Audio drama is the cheapest form to produce, and most artists accept that nobody will ever grow rich from the medium. If enough cheap online subscriptions and CDs cannot be sold, production funding might still be found through private donors, foundations, or even advertising. (Wolfe said online subscriptions are problematic because a file can be improperly copied and shared by a user, and that dramatic CDs are mainly bought by people over age 50.)

"I don't think the old radio play format is obsolete," says Wolfe. "And the CBC radio plays were also posted on their website. It's thriving in England, and there they have a special awards show just for radio acting." Indeed, in the U.K., the BBC spends $15 million annually to produce 750 new radio plays a year. Moreover, Sue Zizza, a sound-effects artist who teaches at New York University, figures there are about 300 "true, quality audio dramatists" active in the United States.

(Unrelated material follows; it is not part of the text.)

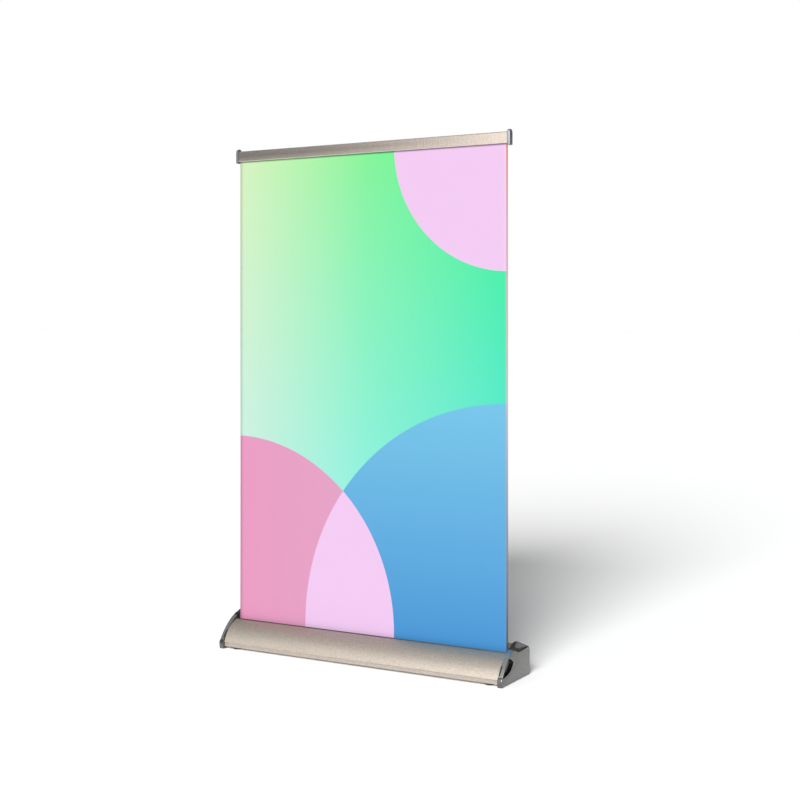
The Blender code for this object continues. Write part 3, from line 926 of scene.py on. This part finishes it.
rail_cap_chrome = chrome_finish(
    "rail_cap_chrome", (0.17, 0.178, 0.195), (0.21, 0.218, 0.235), 0.48, 0.8
)
for side, name in ((-1, "left"), (1, "right")):
    node = f"rail_end_cap_{name}"
    low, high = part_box(node)
    shape = bmesh.new()
    face = trace(
        shape,
        side * RAIL_CAP_INNER,
        [
            (-0.0003, low.z),
            (low.y, low.z),
            (low.y, 0.4950),
            (low.y + 0.0007, 0.4970),
            (low.y + 0.0020, 0.4980),
            (low.y + 0.0032, high.z),
            (-0.0019, 0.4978),
            (-0.0007, 0.4966),
            (-0.0003, 0.4950),
        ],
    )
    outer_face = grow(shape, face, side * RAIL_CAP_LENGTH)
    soften(shape, list(outer_face.edges), RAIL_CAP_ROUND, 4)
    cap = mesh_object(f"{node}_moulded", shape, rail_cap_chrome)
    shape = bmesh.new()
    bmesh.ops.create_cube(shape, size=1)
    bmesh.ops.scale(shape, vec=RAIL_PEG_SIZE, verts=shape.verts)
    bmesh.ops.translate(shape, vec=(side * RAIL_PEG_X, FILM_Y, RAIL_PEG_Z), verts=shape.verts)
    carve(cap, [mesh_object(f"{node}_peg", shape, rail_cap_chrome)], "UNION")
    fit_piece(cap, "rail", "chrome_cap", node)

BRACKET_SCREW_X = 0.0095
BRACKET_SCREW_Z = 0.4910
BRACKET_SCREW = {"head_radius": 0.0019, "head_height": 0.0010, "shank_radius": 0.0009}
BRACKET_SCREW_LENGTH = 0.0041
PLATE_BACK = 0.0014
PLATE_BOTTOM = 0.4866
PLATE_TOP = 0.4954
ARM_HALF_WIDTH = 0.0045
low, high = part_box("rail_bracket")
bracket = rounded_block(
    "pole_hook",
    (low.x, low.y, PLATE_BOTTOM),
    (high.x, PLATE_BACK, PLATE_TOP),
    0.0004,
    black_plastic,
)
arm = rounded_block(
    "hook_arm",
    (-ARM_HALF_WIDTH, 0.0002, low.z),
    (ARM_HALF_WIDTH, POLE_Y, high.z),
    0.0005,
    black_plastic,
)
boss_profile = [
    (0, low.z),
    (0.0047, low.z),
    (0.0052, low.z + 0.0005),
    (0.0052, high.z - 0.0009),
    (0.0049, high.z - 0.0003),
    (0.0043, high.z),
    (0, high.z),
]
boss = mesh_object("hook_boss", turned(boss_profile, "Z", (0, POLE_Y, 0)), black_plastic)
carve(bracket, [arm, boss], "UNION")
hook_seat = turned(rod(tip_radius + 0.0002, 0.480, 0.494), "Z", (0, POLE_Y, 0))
hook_cutters = [mesh_object("hook_seat", hook_seat, black_plastic)]
for side in (-1, 1):
    place = (side * BRACKET_SCREW_X, 0, BRACKET_SCREW_Z)
    screw_hole = turned(rod(0.0012, -0.001, 0.002), "Y", place)
    hook_cutters.append(mesh_object(f"hook_hole_{side}", screw_hole, black_plastic))
carve(bracket, hook_cutters)
fit_piece(bracket, "rail", "black_plastic", "rail_bracket")
for side, name in ((-1, "left"), (1, "right")):
    place = (side * BRACKET_SCREW_X, 0.0027, BRACKET_SCREW_Z)
    node = f"bracket_screw_{name}"
    pan_screw(node, "rail", "Y", place, length=BRACKET_SCREW_LENGTH, sign=-1, **BRACKET_SCREW)

# ---------------------------------------------------------------------------------------------
# Film: one sheet of satin block-out film with a plain blend and three corner discs printed on
# its front. It is clamped in the rail and drawn flat by the roller's spring.
FILM_ACROSS = 66
FILM_UP = 108
PRINT_GAIN = 0.44
PRINT_TOP = 0.49
PRINT_FOOT = 0.03
PRINT_SIDE = 0.15
PINK_RADIUS = 0.180
BLUE_RADIUS = 0.220
LILAC_RADIUS = 0.120
TRIM_TOP = 0.48
film_low, film_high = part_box("graphic_sheet")
film_size = film_high - film_low
film_middle = (film_low + film_high) / 2


def ink(code):
    """A printed colour, from its display code, as linear light, dimmed to suit the lamp."""
    shares = [int(code[i : i + 2], 16) / 255 for i in (0, 2, 4)]
    return tuple(PRINT_GAIN * ((share + 0.055) / 1.055) ** 2.4 for share in shares)


def inks(tree, value, *stops):
    """A printed blend along a 0 to 1 value, from (position, display code) stops."""
    return ramp_of(tree, value, [(position, ink(code)) for position, code in stops])


def inside_circle(tree, coordinates, x, z, radius):
    """1 inside a circle on the sheet and 0 outside, with an edge as sharp as print."""
    span = tree.nodes.new("ShaderNodeVectorMath")
    span.operation = "DISTANCE"
    span.inputs[1].default_value = (x, FILM_Y, z)
    tree.links.new(coordinates, span.inputs[0])
    return scaled(tree, span.outputs["Value"], radius + 0.0002, radius - 0.0002)


def printed_finish():
    """Plain print: a green to aqua blend with a round field of colour in three corners."""
    made, tree, shader, coordinates = new_finish("printed_film", 0.45, 0.0)
    parts = tree.nodes.new("ShaderNodeSeparateXYZ")
    tree.links.new(coordinates, parts.inputs["Vector"])
    across = scaled(tree, parts.outputs["X"], film_low.x, film_high.x)
    height = parts.outputs["Z"]
    down = scaled(tree, height, PRINT_TOP, PRINT_FOOT)
    top = inks(tree, across, (0.0, "d8f4c0"), (0.5, "84f498"), (1.0, "30f488"))
    foot = inks(tree, across, (0.0, "c8f0f4"), (0.5, "90f0f4"), (1.0, "60e0f0"))
    field = mixed(tree, down, top, foot)
    pink = inks(tree, across, (0.0, "ec9cc4"), (1.0, "d8acc8"))
    blue = inks(tree, down, (0.5, "78c8ec"), (1.0, "4898d8"))
    lilac = (*ink("f4ccf4"), 1.0)
    pink_disc = inside_circle(tree, coordinates, -PRINT_SIDE, PRINT_FOOT, PINK_RADIUS)
    blue_disc = inside_circle(tree, coordinates, PRINT_SIDE, PRINT_FOOT, BLUE_RADIUS)
    lilac_disc = inside_circle(tree, coordinates, PRINT_SIDE, PRINT_TOP, LILAC_RADIUS)
    overlap = mixed(tree, pink_disc, blue, lilac)
    paint = mixed(tree, pink_disc, field, pink)
    paint = mixed(tree, blue_disc, paint, overlap)
    paint = mixed(tree, lilac_disc, paint, lilac)
    # A narrow band of its own colours along the right edge, as wide as a print's bleed.
    trim = scaled(tree, parts.outputs["X"], film_high.x - 0.0017, film_high.x - 0.0014)
    trim_ink = inks(
        tree,
        scaled(tree, height, TRIM_TOP, PRINT_FOOT),
        (0.0, "ea9a80"),
        (0.14, "e4b4bc"),
        (0.5, "dfcdcb"),
        (0.75, "a8a0ae"),
        (1.0, "5e5654"),
    )
    paint = mixed(tree, trim, paint, trim_ink)
    tree.links.new(paint, shader.inputs["Base Color"])
    shader.inputs["Specular IOR Level"].default_value = 0.15
    grainy = grain(tree, coordinates, EVEN, 1200.0, 3.0)
    tree.links.new(scaled(tree, grainy, 0.0, 1.0, 0.42, 0.54), shader.inputs["Roughness"])
    relief(tree, shader, grainy, 0.000008)
    return made


printed = printed_finish()
shape = bmesh.new()
bmesh.ops.create_grid(shape, x_segments=FILM_ACROSS, y_segments=FILM_UP, size=0.5)
bmesh.ops.scale(shape, vec=(film_size.x, film_size.z, 1), verts=shape.verts)
bmesh.ops.rotate(shape, matrix=Matrix.Rotation(pi / 2, 3, "X"), verts=shape.verts)
bmesh.ops.translate(shape, vec=film_middle, verts=shape.verts)
FREE_BOTTOM = 0.034
FREE_TOP = RAIL_BOTTOM
WAVE = 0.0004
for corner in shape.verts:
    share = (corner.co.z - FREE_BOTTOM) / (FREE_TOP - FREE_BOTTOM)
    if 0 < share < 1:
        slack = sin(pi * share) ** 0.7
        corner.co.y += WAVE * slack * sin(corner.co.x * 41 + 1.1 + share) * cos(share * 2.2)
film = fit_piece(
    mesh_object("printed_sheet", shape, printed, film_back), "rail", "printed_film", "graphic_sheet"
)
thickness = film.modifiers.new("thickness", "SOLIDIFY")
thickness.thickness = film_size.y
thickness.offset = 0.0
thickness.material_offset = 1
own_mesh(film)

low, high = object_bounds()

"Radio drama like Lux Theatre pulled people together, and the Internet splits the audience," says Hoover. As most new media is produced and consumed today, the audio drama has become more fragmented and individualistic: after recorded and mixed with the most sophisticated audio technology, it can be effortlessly downloaded to be heard anytime. Yet some listeners might prefer the simplicity of old-time radio, when people from coast to coast would gather around the radio, awaiting the same theatrical event at a set broadcast time.

"When I was in high school I was glued to the radio every Sunday night to listen to CBC broadcasts of adapted classics. Vanity Fair, Wuthering Heights, etc.," Alice Munro wrote to protest the CBC cuts. "It was my lifeline to a world of nobody I knew. So-was this elitist? I don't care-it was salvation."